« Il va devenir du dernier chic de rester sédentaire », prédit Gaspard Koenig, philosophe et président du groupe de réflexion GenerationLibre, dans une tribune publiée en février dans le quotidien Les Échos.
Estimant révolu le temps où, grâce aux compagnies aériennes à bas coûts, on prenait l’avion à la moindre occasion, il appelle de ses voeux le slow travel, qu’il traduit en français par « pérégrination ». « Seul ce retour au foyer pourra nous permettre de redécouvrir le voyage dans sa forme essentielle : lente, complexe, hasardeuse, plus profonde que lointaine », estime-t-il.
Cet été, le slow travel est rendu presque obligatoire par les évènements : fermeture de certaines frontières, incertitudes sanitaires et budget réduit vont peser sur les choix des vacanciers. Mais « cela s’inscrit dans un contexte préexistant de changements en profondeur dans les aspirations des Français, qui souhaitent consommer mieux et qui ressentent un fort besoin de ralentissement », explique Guénaëlle Gault, directrice de L’Observatoire société et consommation.
Une étude menée en mai dernier par L’ObSoCo pour l’Agence de la transition écologique (Ademe) montre ainsi que 56 % des Français aspirent à ralentir dans leur vie quotidienne.

La porosité des pratiques
Historiquement, en raison de l’allongement de l’espérance de vie et de la réduction du temps de travail, on n’a jamais eu autant de temps libre. « Mais comme nous sommes très sollicités et qu’il y a plein de choses que nous avons envie de faire, la pression temporelle va croissant malgré tout », observe Dominique Kreziak, maître de conférences en marketing à l’université Savoie Mont-Blanc.

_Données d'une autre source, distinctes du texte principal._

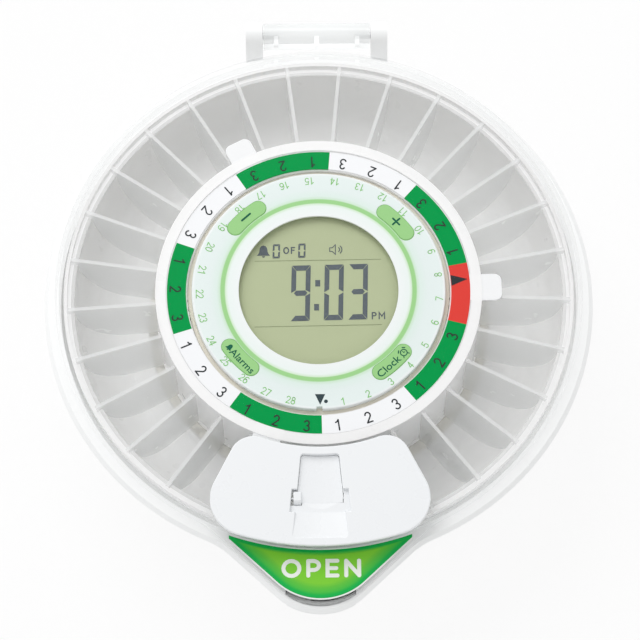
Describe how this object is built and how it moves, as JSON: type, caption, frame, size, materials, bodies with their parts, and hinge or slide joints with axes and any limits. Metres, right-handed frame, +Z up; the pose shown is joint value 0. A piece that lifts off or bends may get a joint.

Cette spécialiste du comportement des consommateurs dans les domaines du tourisme et de l’environnement voit ainsi dans le slow travel une façon « d’avoir prise sur le temps qui passe, de reprendre la main sur le temps ».
La pression temporelle amène souvent les consommateurs à vouloir optimiser leur temps libre. « On observe beaucoup de pratiques de porosité, c’est-à-dire qu’au lieu d’une stricte séparation entre le temps de travail et les semaines de vacances, on constate une imbrication des temps de travail et des temps de loisirs, indique Dominique Kreziak. Pour ceux qui peuvent se le permettre, c’est une façon d’ajouter plein de petites facettes à leur existence, de lui donner du sens. »
Le format de la micro-aventure – partir deux ou trois jours pas loin de chez soi de façon spontanée et économique – en est un exemple.
Toujours les mêmes quêtes
À l’heure du flygskam – néologisme suédois qui signifie avoir honte de prendre l’avion –, les questions environnementales préoccupent les voyageurs. « S’interroger sur son rapport à la nature et à l’environnement s’est presque banalisé, ce qui permet de redonner une valeur symbolique aux destinations de proximité. Ce n’est plus un objet de moquerie que d’aller se balader en forêt à côté de chez soi », remarque Dominique Kreziak.
Il importe toutefois de « distinguer le discours environnementaliste de la réalité des pratiques », prévient l’anthropologue Saskia Cousin, soulignant que ceux qui affirment être préoccupés par l’environnement sont souvent ceux qui prennent ou ont pris le plus l’avion.
Gardons aussi à l’esprit que « la majorité des vacanciers ne prennent pas l’avion », ajoute Saskia Cousin, coauteure de Sociologie du tourisme (La Découverte, 2013). « La formule privilégiée est le départ en vacances en France et les deux motivations principales sont : se reposer et se retrouver avec des proches », souligne-t-elle.
Près de la moitié des séjours se font ainsi en dehors du secteur marchand, dans la famille ou chez des amis. Par ailleurs, environ 40 % des Français ne partent pas en vacances, une proportion qui pourrait augmenter cet été. Attention aux fausses révolutions. Pour Saskia Cousin, "il y a bien sûr des tendances, des modes dans les destinations, mais in fine, c’est toujours la même quête : le plein, le vide, le soi, l’autre. Selon le moyen d’y accéder, sa localisation, la saison, une même plage pourra répondre à ces différentes quêtes ».